Limited recourse borrowing and the ATO

The ATO released an Interpretative Decision last Friday addressing one aspect of a limited recourse borrowing arrangement - that is whether an SMSF trustee contravenes section 109 SIS if it borrows money from a related party under a limited recourse borrowing arrangement on terms favourable to the SMSF.

Correctly, the ATO concluded that this does not breach section 109.

What the ID doesn't say is whether this creates any other issues for the arrangement. Yesterday, Money Management posted an article (ATO SMSF decision queried Money Management) suggesting that the ATO had given the "green light" to SMSFs borrowing from related parties on beneficial terms. And an article in today's AFR has a similar flavour.

Comments made both within those articles and in response to them suggest on the one hand that caution should be exercised, but on the other hand that there are wider opportunities to be exploited.

I would suggest a more cautious approach be adopted. The ID had a very limited scope - the application of section 109. It makes no comment about other issues including:
  • whether the discount to the arm's length rate of interest enjoyed by the superannuation fund is a contribution?

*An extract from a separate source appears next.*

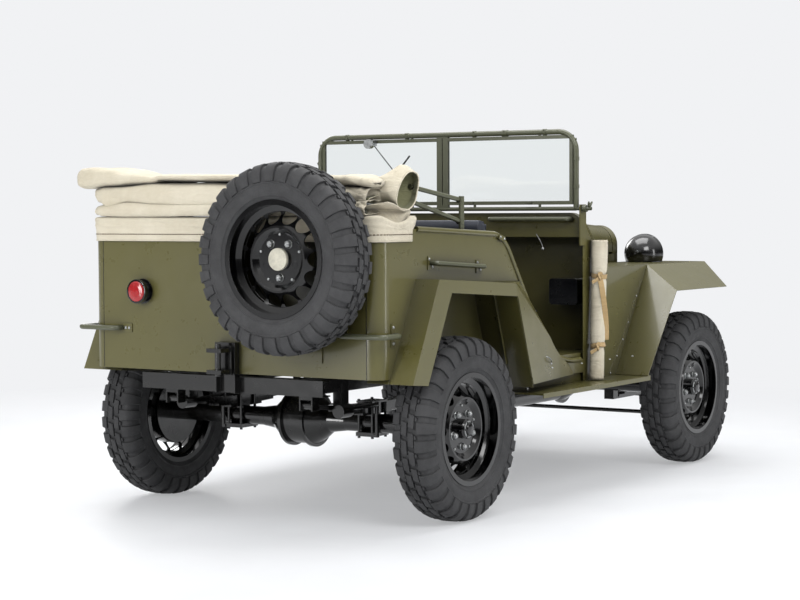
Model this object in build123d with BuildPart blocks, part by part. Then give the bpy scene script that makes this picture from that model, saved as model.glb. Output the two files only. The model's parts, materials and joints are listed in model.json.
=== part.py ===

  • whether the arrangement gives rise to non-arm's length income to the SMSF
I expressed concern in an earlier post about the Cooper Review recommendation of a general review of superannuation borrowing in 2 years' time. It seems to me that when comments begin to surface pushing the interpretation of announcements far beyond the limits clearly intended, the industry runs the risk of losing the concessions that for the most part are not abused.